Output, please, exactly those lines of the listing that come before the line with "return [*bearings, *left]", along with that line itself.

Data excerpt:
········
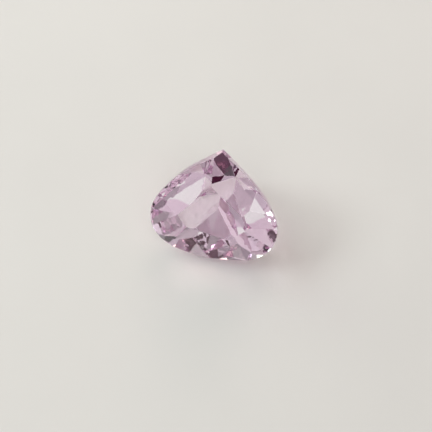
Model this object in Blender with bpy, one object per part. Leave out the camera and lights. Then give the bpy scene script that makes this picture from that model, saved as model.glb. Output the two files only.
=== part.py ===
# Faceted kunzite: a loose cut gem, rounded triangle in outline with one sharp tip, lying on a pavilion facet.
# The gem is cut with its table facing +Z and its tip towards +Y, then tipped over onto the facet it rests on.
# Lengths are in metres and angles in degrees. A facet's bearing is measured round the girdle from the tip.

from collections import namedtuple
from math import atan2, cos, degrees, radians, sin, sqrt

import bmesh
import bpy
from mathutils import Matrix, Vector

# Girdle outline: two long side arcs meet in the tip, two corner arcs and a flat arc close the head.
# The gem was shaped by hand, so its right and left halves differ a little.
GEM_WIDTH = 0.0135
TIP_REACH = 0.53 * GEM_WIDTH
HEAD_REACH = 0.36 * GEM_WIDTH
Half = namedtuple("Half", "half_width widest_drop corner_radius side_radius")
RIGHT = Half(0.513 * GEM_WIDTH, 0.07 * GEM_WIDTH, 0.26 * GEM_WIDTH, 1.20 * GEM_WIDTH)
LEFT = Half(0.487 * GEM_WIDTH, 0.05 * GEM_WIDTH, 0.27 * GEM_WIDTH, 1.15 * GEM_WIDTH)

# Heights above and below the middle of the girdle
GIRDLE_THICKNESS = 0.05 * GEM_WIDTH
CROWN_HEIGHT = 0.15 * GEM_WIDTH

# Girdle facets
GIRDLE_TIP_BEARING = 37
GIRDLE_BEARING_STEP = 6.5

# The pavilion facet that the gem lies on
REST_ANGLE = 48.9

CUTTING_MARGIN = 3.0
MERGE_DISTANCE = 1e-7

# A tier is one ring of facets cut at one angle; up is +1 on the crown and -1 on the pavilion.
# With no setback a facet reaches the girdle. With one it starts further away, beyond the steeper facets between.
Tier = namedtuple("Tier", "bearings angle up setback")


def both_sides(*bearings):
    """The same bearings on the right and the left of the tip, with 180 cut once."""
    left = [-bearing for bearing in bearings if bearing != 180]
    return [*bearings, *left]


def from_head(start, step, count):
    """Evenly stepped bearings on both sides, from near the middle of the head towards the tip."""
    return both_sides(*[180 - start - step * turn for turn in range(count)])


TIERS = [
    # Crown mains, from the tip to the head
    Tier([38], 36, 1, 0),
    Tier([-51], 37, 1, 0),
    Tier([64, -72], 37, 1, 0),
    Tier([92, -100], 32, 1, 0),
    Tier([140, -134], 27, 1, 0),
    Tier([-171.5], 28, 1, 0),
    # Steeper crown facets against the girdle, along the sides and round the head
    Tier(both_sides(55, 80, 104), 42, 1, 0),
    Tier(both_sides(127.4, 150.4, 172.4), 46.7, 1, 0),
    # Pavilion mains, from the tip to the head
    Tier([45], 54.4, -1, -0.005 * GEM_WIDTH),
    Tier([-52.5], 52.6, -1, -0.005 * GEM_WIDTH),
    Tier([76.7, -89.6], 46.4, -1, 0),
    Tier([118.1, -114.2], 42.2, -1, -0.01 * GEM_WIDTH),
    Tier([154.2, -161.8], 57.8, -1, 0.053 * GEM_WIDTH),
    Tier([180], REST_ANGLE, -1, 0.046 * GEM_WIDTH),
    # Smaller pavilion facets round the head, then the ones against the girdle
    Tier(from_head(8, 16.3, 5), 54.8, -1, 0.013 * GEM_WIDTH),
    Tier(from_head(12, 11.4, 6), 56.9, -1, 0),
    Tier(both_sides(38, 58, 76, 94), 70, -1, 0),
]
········
Solution:
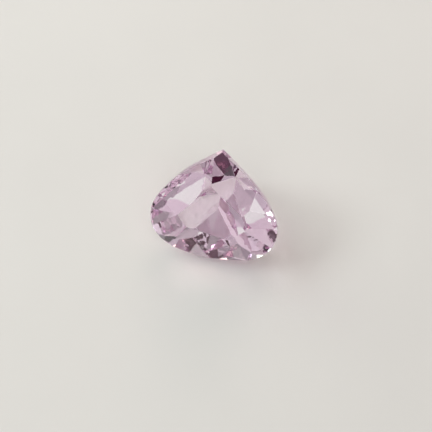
Model this object in Blender with bpy, one object per part. Leave out the camera and lights. Then give the bpy scene script that makes this picture from that model, saved as model.glb. Output the two files only.
=== part.py ===
# Faceted kunzite: a loose cut gem, rounded triangle in outline with one sharp tip, lying on a pavilion facet.
# The gem is cut with its table facing +Z and its tip towards +Y, then tipped over onto the facet it rests on.
# Lengths are in metres and angles in degrees. A facet's bearing is measured round the girdle from the tip.

from collections import namedtuple
from math import atan2, cos, degrees, radians, sin, sqrt

import bmesh
import bpy
from mathutils import Matrix, Vector

# Girdle outline: two long side arcs meet in the tip, two corner arcs and a flat arc close the head.
# The gem was shaped by hand, so its right and left halves differ a little.
GEM_WIDTH = 0.0135
TIP_REACH = 0.53 * GEM_WIDTH
HEAD_REACH = 0.36 * GEM_WIDTH
Half = namedtuple("Half", "half_width widest_drop corner_radius side_radius")
RIGHT = Half(0.513 * GEM_WIDTH, 0.07 * GEM_WIDTH, 0.26 * GEM_WIDTH, 1.20 * GEM_WIDTH)
LEFT = Half(0.487 * GEM_WIDTH, 0.05 * GEM_WIDTH, 0.27 * GEM_WIDTH, 1.15 * GEM_WIDTH)

# Heights above and below the middle of the girdle
GIRDLE_THICKNESS = 0.05 * GEM_WIDTH
CROWN_HEIGHT = 0.15 * GEM_WIDTH

# Girdle facets
GIRDLE_TIP_BEARING = 37
GIRDLE_BEARING_STEP = 6.5

# The pavilion facet that the gem lies on
REST_ANGLE = 48.9

CUTTING_MARGIN = 3.0
MERGE_DISTANCE = 1e-7

# A tier is one ring of facets cut at one angle; up is +1 on the crown and -1 on the pavilion.
# With no setback a facet reaches the girdle. With one it starts further away, beyond the steeper facets between.
Tier = namedtuple("Tier", "bearings angle up setback")


def both_sides(*bearings):
    """The same bearings on the right and the left of the tip, with 180 cut once."""
    left = [-bearing for bearing in bearings if bearing != 180]
    return [*bearings, *left]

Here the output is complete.